Everything from the first line to the line containing "return points[:, ::-1], flat[:, ::-1], False" is to be repeated exactly; nothing past it.

===== Dataset section =====

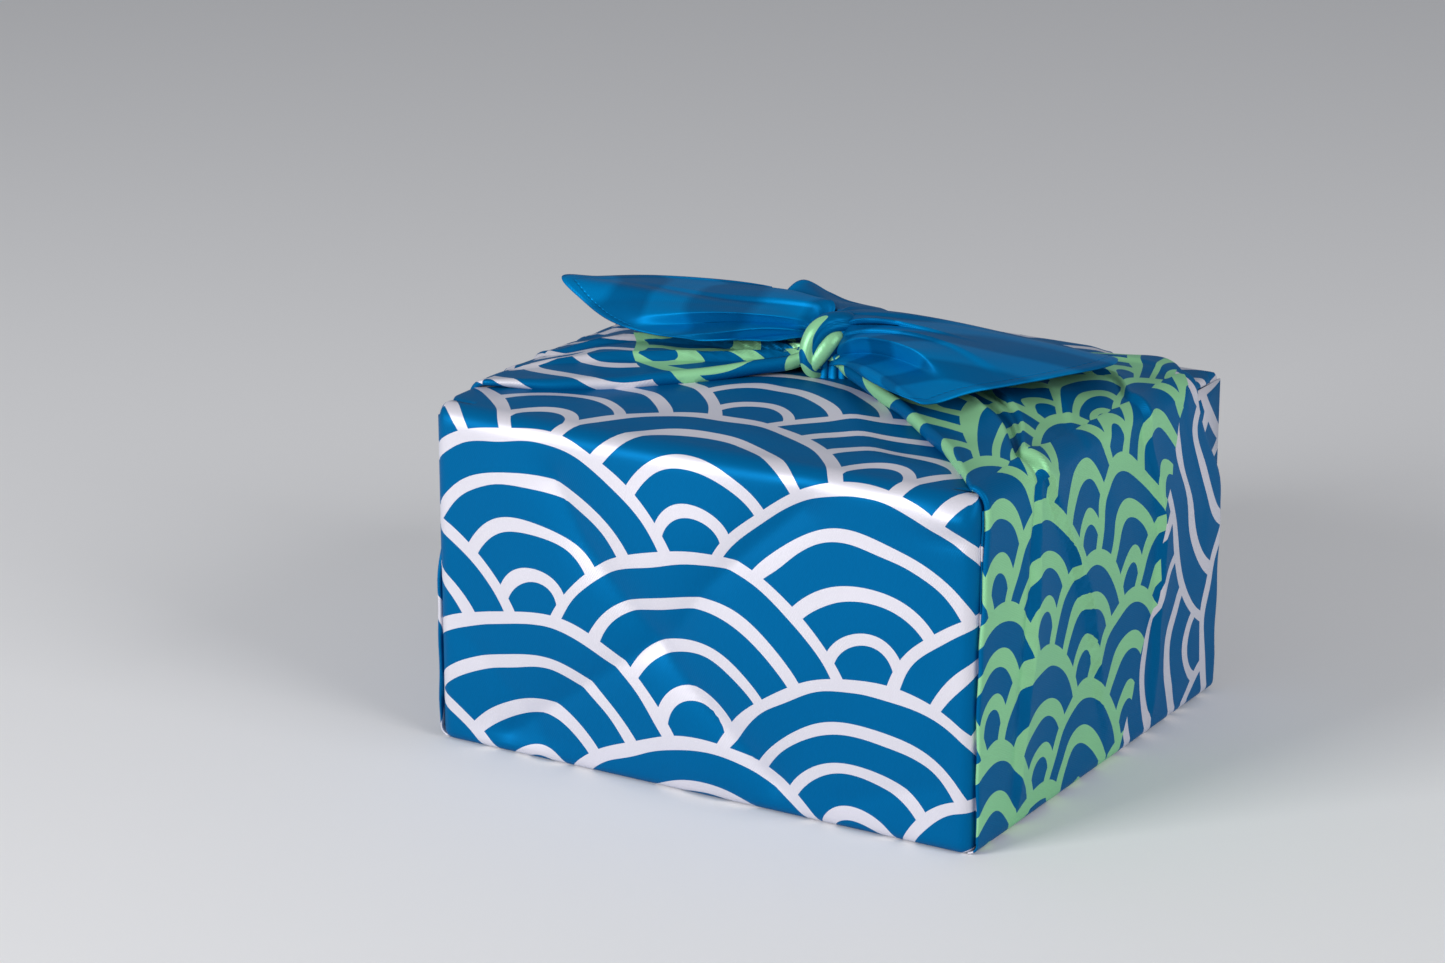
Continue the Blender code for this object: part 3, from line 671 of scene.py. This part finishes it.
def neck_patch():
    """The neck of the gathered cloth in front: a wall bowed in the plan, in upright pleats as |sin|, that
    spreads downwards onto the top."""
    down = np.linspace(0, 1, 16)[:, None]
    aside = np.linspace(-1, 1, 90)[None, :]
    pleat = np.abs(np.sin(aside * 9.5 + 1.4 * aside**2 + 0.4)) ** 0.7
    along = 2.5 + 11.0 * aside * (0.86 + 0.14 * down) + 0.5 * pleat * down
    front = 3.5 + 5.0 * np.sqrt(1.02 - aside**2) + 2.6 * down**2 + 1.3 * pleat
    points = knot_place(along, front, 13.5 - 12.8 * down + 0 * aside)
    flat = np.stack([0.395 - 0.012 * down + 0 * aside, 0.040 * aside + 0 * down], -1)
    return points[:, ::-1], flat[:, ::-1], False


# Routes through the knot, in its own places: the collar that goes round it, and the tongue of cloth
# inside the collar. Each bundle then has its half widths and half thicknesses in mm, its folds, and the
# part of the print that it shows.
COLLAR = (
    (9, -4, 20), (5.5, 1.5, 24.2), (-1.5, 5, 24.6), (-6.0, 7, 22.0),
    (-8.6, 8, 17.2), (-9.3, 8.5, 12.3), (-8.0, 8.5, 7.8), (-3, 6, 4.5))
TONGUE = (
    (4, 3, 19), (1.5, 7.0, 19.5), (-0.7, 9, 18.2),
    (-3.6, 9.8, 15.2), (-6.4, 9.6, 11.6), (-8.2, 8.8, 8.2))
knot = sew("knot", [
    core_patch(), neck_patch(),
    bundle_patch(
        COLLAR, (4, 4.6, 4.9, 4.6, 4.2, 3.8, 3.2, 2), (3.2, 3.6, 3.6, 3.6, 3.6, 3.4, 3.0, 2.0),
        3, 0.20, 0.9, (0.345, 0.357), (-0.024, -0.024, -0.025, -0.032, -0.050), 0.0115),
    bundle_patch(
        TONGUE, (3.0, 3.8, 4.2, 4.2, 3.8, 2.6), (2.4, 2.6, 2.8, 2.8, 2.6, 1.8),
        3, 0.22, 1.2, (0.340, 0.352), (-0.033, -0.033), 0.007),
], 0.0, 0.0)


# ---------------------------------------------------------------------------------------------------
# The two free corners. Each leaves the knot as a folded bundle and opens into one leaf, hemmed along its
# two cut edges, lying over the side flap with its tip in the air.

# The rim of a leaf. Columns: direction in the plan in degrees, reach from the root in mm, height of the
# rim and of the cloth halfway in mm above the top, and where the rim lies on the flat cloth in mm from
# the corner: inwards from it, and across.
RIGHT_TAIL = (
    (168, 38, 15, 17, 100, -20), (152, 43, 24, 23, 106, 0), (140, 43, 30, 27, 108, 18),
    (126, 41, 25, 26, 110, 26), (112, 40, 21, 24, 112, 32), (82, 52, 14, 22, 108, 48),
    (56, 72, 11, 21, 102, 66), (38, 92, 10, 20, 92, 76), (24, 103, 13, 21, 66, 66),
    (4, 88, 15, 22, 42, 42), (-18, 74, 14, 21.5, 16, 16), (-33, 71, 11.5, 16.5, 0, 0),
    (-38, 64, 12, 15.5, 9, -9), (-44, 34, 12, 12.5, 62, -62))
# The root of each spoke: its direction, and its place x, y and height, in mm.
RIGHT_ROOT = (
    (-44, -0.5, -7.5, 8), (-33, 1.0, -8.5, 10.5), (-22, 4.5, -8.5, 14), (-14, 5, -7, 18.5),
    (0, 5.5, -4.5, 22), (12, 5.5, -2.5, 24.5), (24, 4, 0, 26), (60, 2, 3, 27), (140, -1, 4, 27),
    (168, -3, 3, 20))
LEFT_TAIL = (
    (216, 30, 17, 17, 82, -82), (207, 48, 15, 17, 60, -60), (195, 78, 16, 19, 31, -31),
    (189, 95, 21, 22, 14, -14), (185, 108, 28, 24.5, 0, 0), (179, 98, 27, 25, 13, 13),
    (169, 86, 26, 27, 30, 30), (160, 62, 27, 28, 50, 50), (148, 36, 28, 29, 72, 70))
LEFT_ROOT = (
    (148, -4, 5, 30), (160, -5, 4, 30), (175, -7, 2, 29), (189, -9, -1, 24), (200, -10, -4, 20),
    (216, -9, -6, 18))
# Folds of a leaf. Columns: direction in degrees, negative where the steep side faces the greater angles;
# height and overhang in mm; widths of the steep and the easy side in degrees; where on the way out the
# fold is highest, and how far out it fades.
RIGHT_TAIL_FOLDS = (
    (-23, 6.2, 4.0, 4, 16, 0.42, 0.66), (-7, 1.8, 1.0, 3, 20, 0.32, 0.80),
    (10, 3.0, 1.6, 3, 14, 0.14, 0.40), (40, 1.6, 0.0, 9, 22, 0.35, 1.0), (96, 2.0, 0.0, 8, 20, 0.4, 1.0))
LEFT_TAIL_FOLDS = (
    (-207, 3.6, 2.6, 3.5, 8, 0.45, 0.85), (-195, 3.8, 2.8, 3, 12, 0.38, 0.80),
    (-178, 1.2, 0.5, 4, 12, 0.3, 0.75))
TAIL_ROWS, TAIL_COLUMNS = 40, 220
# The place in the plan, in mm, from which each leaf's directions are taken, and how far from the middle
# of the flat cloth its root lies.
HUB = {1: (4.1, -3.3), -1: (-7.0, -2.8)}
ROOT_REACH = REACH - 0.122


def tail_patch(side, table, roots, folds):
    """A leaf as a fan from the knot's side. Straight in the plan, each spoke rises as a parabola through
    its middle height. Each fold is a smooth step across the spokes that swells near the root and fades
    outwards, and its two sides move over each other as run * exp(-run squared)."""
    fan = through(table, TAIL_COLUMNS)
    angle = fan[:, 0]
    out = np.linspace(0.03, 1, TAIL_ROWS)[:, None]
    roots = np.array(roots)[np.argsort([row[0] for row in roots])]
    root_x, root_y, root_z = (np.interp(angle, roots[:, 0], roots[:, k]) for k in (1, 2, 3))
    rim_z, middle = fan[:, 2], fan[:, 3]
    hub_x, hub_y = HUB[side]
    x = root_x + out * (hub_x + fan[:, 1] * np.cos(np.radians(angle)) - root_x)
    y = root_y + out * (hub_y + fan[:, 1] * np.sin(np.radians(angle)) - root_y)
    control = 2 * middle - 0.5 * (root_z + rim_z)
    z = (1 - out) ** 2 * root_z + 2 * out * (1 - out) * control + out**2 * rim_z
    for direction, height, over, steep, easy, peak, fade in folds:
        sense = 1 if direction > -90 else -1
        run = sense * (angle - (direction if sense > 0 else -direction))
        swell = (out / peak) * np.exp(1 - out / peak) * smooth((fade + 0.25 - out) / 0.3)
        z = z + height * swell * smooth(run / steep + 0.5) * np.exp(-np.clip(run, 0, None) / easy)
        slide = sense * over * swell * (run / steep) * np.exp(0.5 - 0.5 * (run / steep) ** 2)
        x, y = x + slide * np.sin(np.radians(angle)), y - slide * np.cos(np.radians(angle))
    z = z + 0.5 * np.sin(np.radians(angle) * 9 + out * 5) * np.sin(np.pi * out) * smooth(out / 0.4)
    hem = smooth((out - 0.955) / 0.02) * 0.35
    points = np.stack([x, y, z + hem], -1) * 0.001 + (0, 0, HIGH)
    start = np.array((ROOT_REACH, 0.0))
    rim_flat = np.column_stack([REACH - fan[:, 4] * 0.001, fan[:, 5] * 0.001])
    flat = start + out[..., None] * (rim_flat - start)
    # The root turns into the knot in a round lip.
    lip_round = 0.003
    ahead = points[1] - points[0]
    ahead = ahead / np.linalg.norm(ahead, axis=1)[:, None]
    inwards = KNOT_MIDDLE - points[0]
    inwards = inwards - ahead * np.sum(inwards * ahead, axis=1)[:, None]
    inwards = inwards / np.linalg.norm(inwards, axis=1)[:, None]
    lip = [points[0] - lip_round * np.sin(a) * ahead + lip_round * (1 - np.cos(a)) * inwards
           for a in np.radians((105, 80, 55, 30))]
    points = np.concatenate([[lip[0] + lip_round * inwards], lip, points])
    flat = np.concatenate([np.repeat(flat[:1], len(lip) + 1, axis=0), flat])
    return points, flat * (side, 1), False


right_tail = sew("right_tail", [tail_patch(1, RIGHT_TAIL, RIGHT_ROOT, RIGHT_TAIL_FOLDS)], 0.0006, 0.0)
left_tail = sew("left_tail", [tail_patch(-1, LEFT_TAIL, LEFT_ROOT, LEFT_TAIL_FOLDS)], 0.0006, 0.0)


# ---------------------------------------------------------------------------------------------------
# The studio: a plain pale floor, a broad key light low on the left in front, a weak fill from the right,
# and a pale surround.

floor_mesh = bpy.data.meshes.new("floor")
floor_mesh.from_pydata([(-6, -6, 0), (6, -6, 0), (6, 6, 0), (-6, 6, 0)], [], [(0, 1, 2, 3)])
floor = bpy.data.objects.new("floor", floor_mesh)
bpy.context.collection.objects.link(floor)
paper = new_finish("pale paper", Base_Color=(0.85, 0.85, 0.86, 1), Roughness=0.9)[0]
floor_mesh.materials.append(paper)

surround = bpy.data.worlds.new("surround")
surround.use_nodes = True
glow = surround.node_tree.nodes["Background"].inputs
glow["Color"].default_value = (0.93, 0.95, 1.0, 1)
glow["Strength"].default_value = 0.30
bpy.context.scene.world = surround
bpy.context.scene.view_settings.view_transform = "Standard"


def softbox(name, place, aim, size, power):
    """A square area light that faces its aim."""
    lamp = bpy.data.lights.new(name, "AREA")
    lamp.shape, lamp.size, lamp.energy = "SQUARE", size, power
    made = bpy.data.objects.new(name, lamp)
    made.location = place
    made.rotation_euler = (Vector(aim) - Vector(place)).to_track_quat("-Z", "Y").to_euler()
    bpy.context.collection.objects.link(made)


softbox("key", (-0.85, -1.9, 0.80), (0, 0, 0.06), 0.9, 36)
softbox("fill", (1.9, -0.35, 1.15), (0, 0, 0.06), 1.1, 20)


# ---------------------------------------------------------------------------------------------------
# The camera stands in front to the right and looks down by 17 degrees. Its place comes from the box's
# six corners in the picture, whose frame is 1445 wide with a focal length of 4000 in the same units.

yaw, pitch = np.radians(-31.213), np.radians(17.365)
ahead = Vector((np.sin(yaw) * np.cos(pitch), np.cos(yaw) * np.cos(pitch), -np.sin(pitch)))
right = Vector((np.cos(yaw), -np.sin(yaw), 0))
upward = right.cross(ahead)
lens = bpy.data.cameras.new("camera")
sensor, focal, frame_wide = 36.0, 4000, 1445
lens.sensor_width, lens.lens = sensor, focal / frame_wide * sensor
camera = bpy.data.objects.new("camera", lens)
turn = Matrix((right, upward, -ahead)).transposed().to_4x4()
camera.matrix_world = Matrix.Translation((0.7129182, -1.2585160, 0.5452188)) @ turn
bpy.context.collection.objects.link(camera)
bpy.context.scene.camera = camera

=====

Completed exercise:
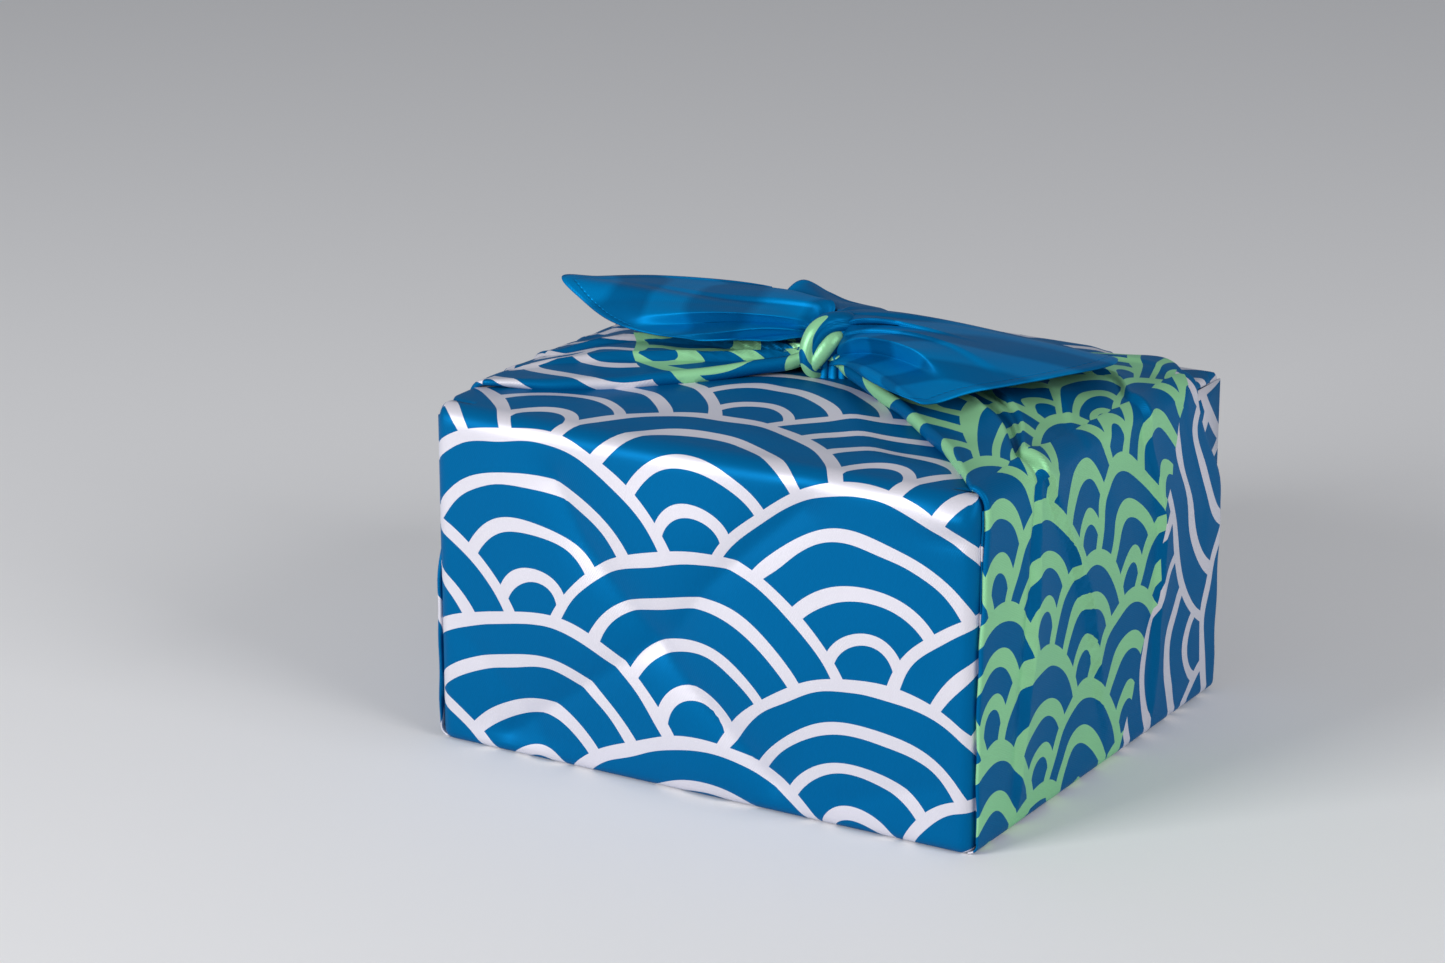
Continue the Blender code for this object: part 3, from line 671 of scene.py. This part finishes it.
def neck_patch():
    """The neck of the gathered cloth in front: a wall bowed in the plan, in upright pleats as |sin|, that
    spreads downwards onto the top."""
    down = np.linspace(0, 1, 16)[:, None]
    aside = np.linspace(-1, 1, 90)[None, :]
    pleat = np.abs(np.sin(aside * 9.5 + 1.4 * aside**2 + 0.4)) ** 0.7
    along = 2.5 + 11.0 * aside * (0.86 + 0.14 * down) + 0.5 * pleat * down
    front = 3.5 + 5.0 * np.sqrt(1.02 - aside**2) + 2.6 * down**2 + 1.3 * pleat
    points = knot_place(along, front, 13.5 - 12.8 * down + 0 * aside)
    flat = np.stack([0.395 - 0.012 * down + 0 * aside, 0.040 * aside + 0 * down], -1)
    return points[:, ::-1], flat[:, ::-1], False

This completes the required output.